If one is a prince or princess of the blood, then one may walk, crossing through Shadows, forcing one’s environment to change as one passes, until it is finally in precisely the shape one desires it, and there stop. The Shadow world is then one’s own, save for family intrusions, to do with as one would. In such a place had I dwelled for centuries.

The second means is the cards, cast by Dworkin, Master of the Line, who had created them in our image, to facilitate communications between members of the royal family. He was the ancient artist to whom space and perspective meant nothing. He had made up the family Trumps, which permitted the willer to touch his brethren wherever they might be. I had a feeling that these had not been used in full accord with their author’s intention.

The third was the Pattern, also drawn by Dworkin, which could only be walked by a member of our family. It initiated the walker into the system of the cards, as it were, and at its ending gave its walker the power to stride across Shadows.

The cards and the Pattern made for instant transport from Substance through Shadow. The other way, walking, was harder.

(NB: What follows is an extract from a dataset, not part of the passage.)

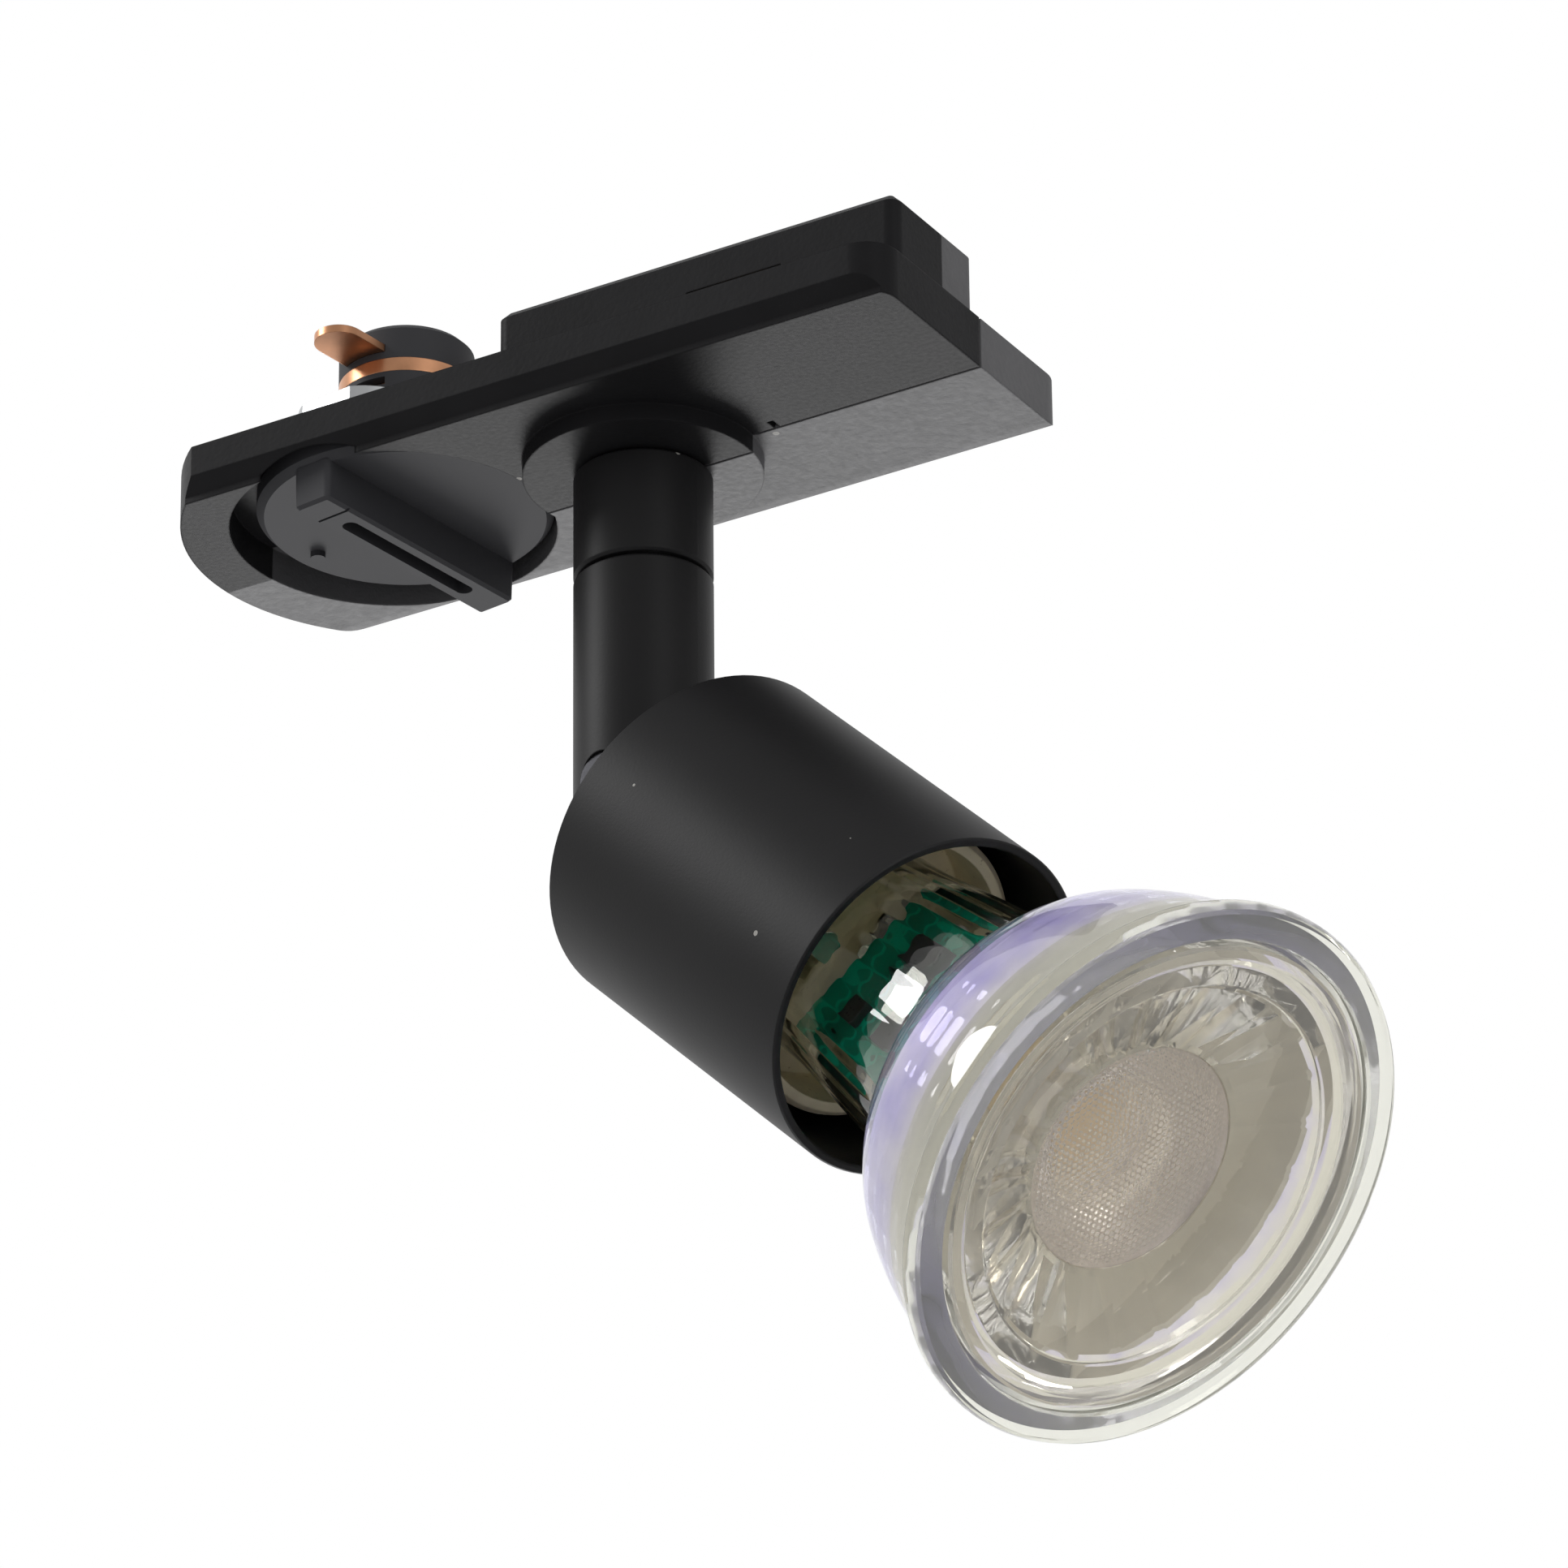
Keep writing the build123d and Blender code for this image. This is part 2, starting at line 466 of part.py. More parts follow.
inner += [(r - GLASS_T, z - 0.2) for r, z in reversed(NECK[1:])]
inner += [(9.0, SEAT_Z + 2.4), (0, SEAT_Z + 2.4), (0, SEAT_Z + 0.15)]
glass = lathe(outer + inner)
for half_turn in PIN_TURNS:
    glass -= Rot(0, 0, half_turn) * cyl(PIN_NECK, SEAT_Z - 1, SEAT_Z + 4, PIN_PITCH / 2)
write("lamp_glass", head_frame * glass)

pin = cyl(PIN_NECK - 0.01, SEAT_Z - 4.5, SEAT_Z + 4.2, PIN_PITCH / 2)
pin += cyl(PIN_HEAD, SEAT_Z - 6.6, SEAT_Z - 2.9, PIN_PITCH / 2)
write("lamp_pins", [head_frame * Rot(0, 0, t) * pin for t in PIN_TURNS])

OPTIC_R = 21.4
optic = lathe([(10.3, RIM_Z - 4.1), (17.4, RIM_Z - 1.1), (18.2, RIM_Z - 0.7), (19.6, RIM_Z - 0.7),
               (20.4, RIM_Z - 0.1), (OPTIC_R, RIM_Z - 0.3), (OPTIC_R, LEDGE_Z + 0.05), (19.2, LEDGE_Z + 0.05),
               (17.2, RIM_Z - 4.6), (10.3, RIM_Z - 13.0)])
write("lamp_optic", head_frame * optic)
CORE_R = 10.25
core = lathe([(0, RIM_Z - 3.9), (CORE_R, RIM_Z - 4.2), (CORE_R, RIM_Z - 13.0), (6.6, RIM_Z - 13.0),
              (6.2, RIM_Z - 8.4), (0, RIM_Z - 7.4)])
write("centre_lens", head_frame * core)

# dished aluminium heat plate that follows the inside of the bowl
PLATE_Z = RIM_Z - 14.3
PLATE_T = 1.2
plate = lathe([(0, PLATE_Z), (18.45, PLATE_Z), (19.75, PLATE_Z + 4.1), (20.25, PLATE_Z + 6.6),
               (19.65, PLATE_Z + 6.6), (19.15, PLATE_Z + 4.2), (18.1, PLATE_Z + PLATE_T), (0, PLATE_Z + PLATE_T)])
for x in (-8.6, 8.6):
    plate -= cyl(0.9, PLATE_Z - 1, PLATE_Z + 3, x, 0)
write("heat_plate", head_frame * plate)
led_base = Pos(0, 0, PLATE_Z + 1.5) * Box(9.0, 9.0, 0.55)
write("led_base", head_frame * led_base)
write("led_emitter", head_frame * cyl(3.6, PLATE_Z + 1.8, PLATE_Z + 2.3))

# driver board, turned about the lamp's axis from the line of the pins
BOARD_TURN = 72.0
driver_frame = head_frame * Rot(0, 0, BOARD_TURN)
BOARD_TOP = PLATE_Z - 0.3
board = box(-0.8, 0.0, -8.3, 8.3, 35.2, 50.0) + box(-0.8, 0.0, -9.6, 9.6, 49.9, BOARD_TOP - 0.2)
write("driver_board", driver_frame * board)
write("driver_capacitor", driver_frame * Pos(3.05, 3.4, 44.0) * Cylinder(2.9, 9.5))
coil = Pos(3.2, -3.6, 51.5) * Box(6.2, 6.8, 6.4)
coil = fillet(coil.edges().filter_by(Axis.Z), 0.6)
write("driver_transformer", driver_frame * coil)
write("driver_rectifier", driver_frame * Pos(-1.95, 2.8, 42.5) * Box(2.2, 4.2, 3.6))
chips = []
for y, z, w, h in ((-4.6, 40.0, 2.6, 1.8), (-3.4, 46.0, 3.2, 4.2), (4.6, 50.5, 2.4, 1.6),
                   (1.5, 53.6, 2.2, 1.6), (-5.6, 52.6, 2.0, 1.4), (5.6, 46.8, 1.4, 2.4)):
    chips.append(driver_frame * Pos(-1.4, y, z) * Box(1.0, w, h))
write("driver_chips", chips)
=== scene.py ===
import json
import math

import bmesh
import bpy
from bpy.props import (
    FloatProperty,
    FloatVectorProperty,
    IntProperty,
    PointerProperty,
)
from mathutils import Matrix, Vector


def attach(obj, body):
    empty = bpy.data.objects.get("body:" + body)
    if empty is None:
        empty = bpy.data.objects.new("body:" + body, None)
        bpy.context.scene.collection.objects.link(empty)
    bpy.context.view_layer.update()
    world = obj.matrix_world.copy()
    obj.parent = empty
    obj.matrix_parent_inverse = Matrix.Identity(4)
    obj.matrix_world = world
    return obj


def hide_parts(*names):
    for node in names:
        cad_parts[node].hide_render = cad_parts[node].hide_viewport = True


bl_info = {
    "name": "Track spotlight",
    "version": (1, 0, 0),
    "blender": (4, 5, 0),
    "location": "View3D > Sidebar > Spotlight",
    "description": "Finishes and detail for a small track spotlight with a glass reflector lamp",
    "category": "Object",
}

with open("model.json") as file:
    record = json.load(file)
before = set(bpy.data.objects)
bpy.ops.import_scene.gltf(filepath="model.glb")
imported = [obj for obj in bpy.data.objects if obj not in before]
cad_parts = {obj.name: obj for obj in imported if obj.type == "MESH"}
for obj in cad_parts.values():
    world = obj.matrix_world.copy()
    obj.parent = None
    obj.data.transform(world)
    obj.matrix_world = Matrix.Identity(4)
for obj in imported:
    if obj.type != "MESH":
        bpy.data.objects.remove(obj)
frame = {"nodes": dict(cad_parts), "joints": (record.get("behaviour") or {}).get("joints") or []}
NODES = frame["nodes"]
JOINTS = {j["name"]: j for j in frame["joints"]}
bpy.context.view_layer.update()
MM = 0.001

TILT_JOINT = JOINTS["head_tilt"]
LAMP_AXIS = Vector(JOINTS["lamp_twist"]["axis"]).normalized()
PIVOT = Vector(TILT_JOINT["pos_m"])


def head_matrix():
    """Frame of the head: Z along the lamp's axis, measured from the tilt pivot."""
    z = LAMP_AXIS
    y = -Vector(TILT_JOINT["axis"]).normalized()
    x = y.cross(z).normalized()
    y = z.cross(x)
    m = Matrix((x, y, z)).transposed().to_4x4()
    m.translation = PIVOT
    return m


HEAD = head_matrix()


def head_span(node):
    """Lowest and highest place of a node along the lamp's axis, and its widest radius."""
    inverse = HEAD.inverted()
    points = [inverse @ v.co for v in NODES[node].data.vertices]
    heights = [p.z for p in points]
    return min(heights), max(heights), max(math.hypot(p.x, p.y) for p in points)


GLASS_LOW, GLASS_HIGH, GLASS_R = head_span("lamp_glass")
OPTIC_LOW, OPTIC_HIGH, OPTIC_R = head_span("lamp_optic")
CORE_LOW, CORE_HIGH, CORE_R = head_span("centre_lens")


# ---------------------------------------------------------------- settings
class SpotlightLamp(bpy.types.PropertyGroup):
    """Sizes of the glass lamp."""

    neck_low: FloatProperty(name="Neck radius at base", default=10.2 * MM, unit="LENGTH",
                            description="Outside radius of the glass neck at the pins")
    neck_high: FloatProperty(name="Neck radius at shoulder", default=12.7 * MM, unit="LENGTH",
                             description="Outside radius of the glass neck below the bowl")
    wall: FloatProperty(name="Glass thickness", default=1.1 * MM, unit="LENGTH",
                        description="Wall of the pressed glass")
    flutes: IntProperty(name="Flutes", default=30, min=8, max=80,
                        description="Upright ridges round the neck")
    flute_depth: FloatProperty(name="Flute depth", default=0.09 * MM, unit="LENGTH",
                               description="Depth of the grooves between the ridges")
    facets: IntProperty(name="Bowl facets", default=40, min=8, max=90,
                        description="Upright facets inside the bowl, below the lip")
    ring_facets: IntProperty(name="Lens ring facets", default=22, min=6, max=60,
                             description="Flat facets round the back of the front lens ring")
    lens_pitch: FloatProperty(name="Lens pitch", default=0.62 * MM, unit="LENGTH",
                              description="Distance between the small prisms of the centre lens")
    lens_relief: FloatProperty(name="Lens relief", default=0.22 * MM, unit="LENGTH",
                               description="Height of the small prisms")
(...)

I knew what Random had done in delivering me into the true world. As we had driven, he kept adding, from memory, that which he recalled of Amber, and subtracting that which did not agree. When everything corresponded, he knew we had arrived. It was no real trick, for had he the knowledge, any man could reach his own Amber. Even now, Bleys and I could find Shadow Ambers where each of us ruled, and spend all of time and eternity ruling there. But this would not be the same, for us. For none would be the true Amber, the city into which were were born, the city from which all others take their shapes.

This more or less determines something significant to my mind. What is Substance is not within the set of what is of Possibility and infinitude, though the reverse may not be true.
This also suggests an answer to some tricky questions.
Want something that Amber doesn’t have? Want gunpowder? You need to find a Possibility that can fit into a specific part of Everything that will function in a way not precluded by Substance.
Lewis Carroll would be proud.



  1. You speak often of Benedict’s doom.
    What of Corwin’s destiny? From the beginning, he does not seem destined for Amber. When he is young, he has his Avalon, where clearly he stays and rules for enough time to create his own legend. And then earth, “In such a place had I dwelled for centuries.” And then he tries and tries to get back in. He is in Amber just long enough to be chased to Rebma. He goes into Amber, again, from Rebma – but he still can’t stay. He spends time with Bleys in shadow and fights his way back in, again, only to be blinded.
    The four years in the dungeons, for all we know, is the longest span of time Corwin has spent in Amber since he was a ‘child.’
    And then he is out again, Lorraine to shadow to shadow… to come back and win, only to find himself upheaved yet again – almost spit back out into shadow, more than one. Caine knifes him – he’s on earth. Dworkin starts melting – he’s in Chaos.
    When Oberon has to send someone to make the run *away* from Amber, he sends Corwin.
    When Corwin draws a pattern, he doesn’t think of Amber, but of France.
    In the second series, even, we don’t find Corwin in Amber.
    What is Corwin destined for? Certainly not “Amber, the real city, upon the real Earth, which contains everything.”

  2. That is a wonderful question.
    Corwin seems to be ‘the poet’ at his core, rather than the warrior he spends so much time pretending to be.
    Or so I would say in answer to your question.